El retrato de Dorian Grey preside el salón de todos los
hogares modernos.
Pero la inundación alcanzó también al mundo de las
estructuras políticas. Hoy en día, no hay país desarrollado que no se haya actualizado, en términos de rejuvenecer
esas estructuras.
Ya había inaugurado su escaparate al inicio de esta
revolución, con el joven presidente Kennedy. Los yankees siempre con veinte
años de adelanto.
Empezó por la rebaja en la edad del votante. Casi nada. Tres
años en la corta vida de alguien con dieciocho. Y, claro si el votante es casi
un adolescente, ¿cómo los políticos pueden entender sus anhelos a los sesenta?
Consecuencia directa; los
políticos deben ser jóvenes. Un político maduro está incluido en la lista
de los sospechosos, cuando no en la de los culpables, por su edad.

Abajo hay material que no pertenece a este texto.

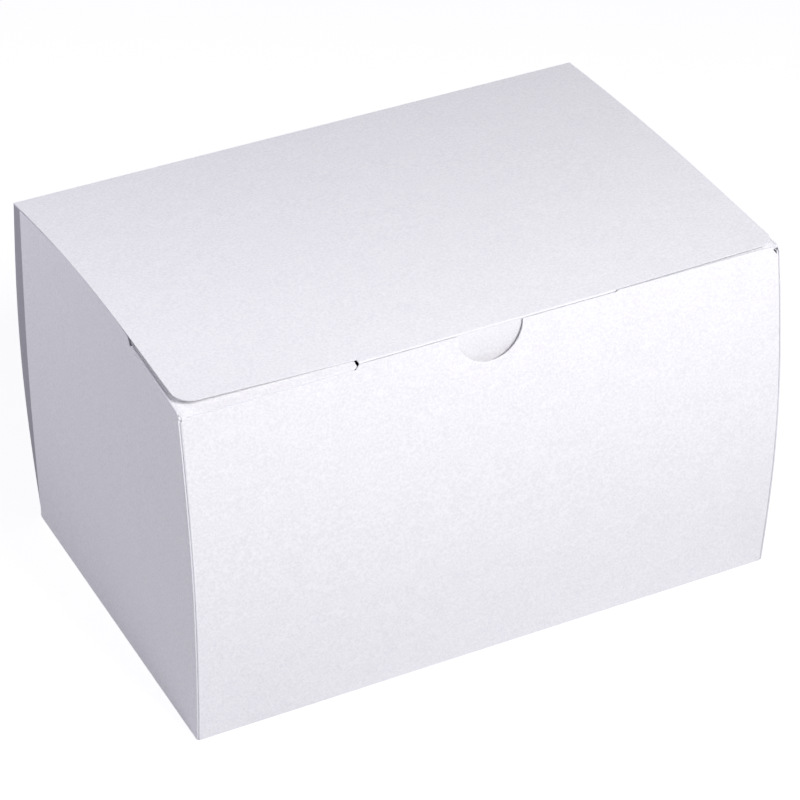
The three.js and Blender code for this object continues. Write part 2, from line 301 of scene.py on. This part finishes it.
def frontTop(x):
    top = boxHeight - frontWall["topDrop"]
    away = abs(x) - frontWall["tuckHalf"]
    if abs(x) < frontWall["notchRadius"]:
        return top - math.sqrt(frontWall["notchRadius"] ** 2 - x * x)
    shoulder = frontWall["shoulderLeft"] if x < 0 else frontWall["shoulderRight"]
    return top - shoulder * clamp01(away / frontWall["slant"])


def makeFrontWall():
    radius = frontWall["notchRadius"]
    tuckHalf = frontWall["tuckHalf"]
    right = [radius * math.sin(math.pi / 2 * t) for t in steps(24)]
    right += spaced((radius + frontWall["notchSide"], tuckHalf), 16)
    right += spaced((tuckHalf + frontWall["notchSide"] / 2, tuckHalf + frontWall["slant"]), 4)
    ends = tuckHalf + frontWall["slant"] + frontWall["level"]
    outside = steps(26)[:-1] + frontWall["closeColumns"]

    def wallAt(u, v, skin):
        side, value = u
        top = frontTop(value if side == 0 else side * ends)
        if side != 0:
            width, change = ("riseWidth", "riseHeight") if side < 0 else ("nickWidth", "nickDepth")
            fromEnd = (1 - value) * (halfWidth - ends)
            top -= side * frontWall[change] * clamp01(1 - fromEnd / frontWall[width])
        z = lerp(foldRadius, top, v)
        x = value if side == 0 else side * lerp(ends, cornerCentre(side, -1, z), value)
        y = -(endFace(z) - skin * board + ripple(x, -halfDepth, z))
        return x, y, z

    columns = [(-1, t) for t in reversed(outside)]
    columns += [(0, -x) for x in reversed(right[1:])] + [(0, x) for x in right]
    columns += [(1, t) for t in outside]
    boardPiece("frontWall", "tray", "front_panel", columns, steps(64), wallAt)


def makeBackWall():
    def wallAt(u, v, skin):
        z = lerp(foldRadius, foldZ, v)
        x = lerp(-cornerCentre(-1, 1, z), cornerCentre(1, 1, z), u)
        return x, endFace(z) - skin * board + ripple(x, halfDepth, z), z

    boardPiece("backWall", "tray", "back_panel", steps(90), steps(60), wallAt)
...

En Francia, los partidos clásicos, como el PS o la UMP, les
han dejado claro el papel de comparsas a los miembros jóvenes que la ola
renovadora ha hecho indispensables. Pero Marine Le Pen, ha hecho formar en sus
alcaldías al regimiento de reclutas, elegidos por su masa mayoritaria de votantes de poca edad.

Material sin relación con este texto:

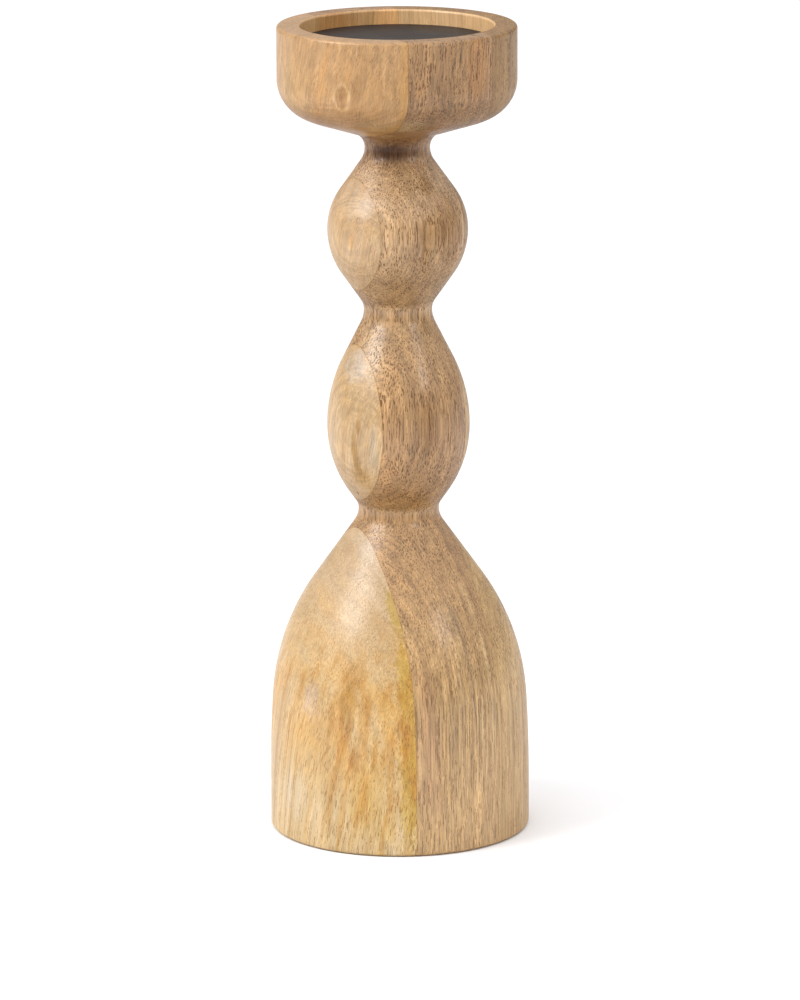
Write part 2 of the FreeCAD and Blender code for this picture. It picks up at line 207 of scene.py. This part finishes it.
class Tree:
    """The nodes of one material. An input is either another node's socket or a fixed value."""

    def __init__(self, name):
        self.material = bpy.data.materials.new(name)
        self.material.use_nodes = True
        self.nodes = self.material.node_tree.nodes
        self.shader = self.nodes["Principled BSDF"]

    def put(self, socket, value):
        if isinstance(value, bpy.types.NodeSocket):
            self.material.node_tree.links.new(value, socket)
        else:
            socket.default_value = value

    def shade(self, **inputs):
        """Set inputs of the shader, named as in Blender with _ for a space."""
        for name, value in inputs.items():
            self.put(self.shader.inputs[name.replace("_", " ")], value)

    def add(self, kind, inputs, output=0, **settings):
        node = self.nodes.new("ShaderNode" + kind)
        for key, value in settings.items():
            setattr(node, key, value)
        for socket, value in inputs.items():
            self.put(node.inputs[socket], value)
        return node.outputs[output]

    def math(self, operation, first, second=0.0, third=0.0):
        return self.add("Math", {0: first, 1: second, 2: third}, operation=operation)

    def times(self, first, *others):
        """Product of shares."""
        for other in others:
            first = self.math("MULTIPLY", first, other)
        return first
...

En España, una simple ojeada al panorama, nos ofrece esa
tendencia, inaugurada por el inmaduro Zapatero, que alcanza ya a un PP en el
que la joven Soraya Sainz de Santamaría empuja fatalmente al maduro Rajoy hacia
su sillón de jubilado. El PSOE busca desesperadamente un candidato en su jardín
de infancia, mientras un joven providencial, disfrazado de soixante-huitard de
pacotilla, hace suspirar a la legión de votantes imberbes, en sentido directo y
figurado, que le aclama su ayuno discurso político.
Por no hablar de ese joven engendro del Pequeño Nicolás...
Y uno, que a sus setenta pasados sostiene que solo hace más
tiempo que otros que es un niño, se
siente, una vez más, desconcertado ante su contradicción.
¡Señor! ¿cuándo maduraré de una puta vez?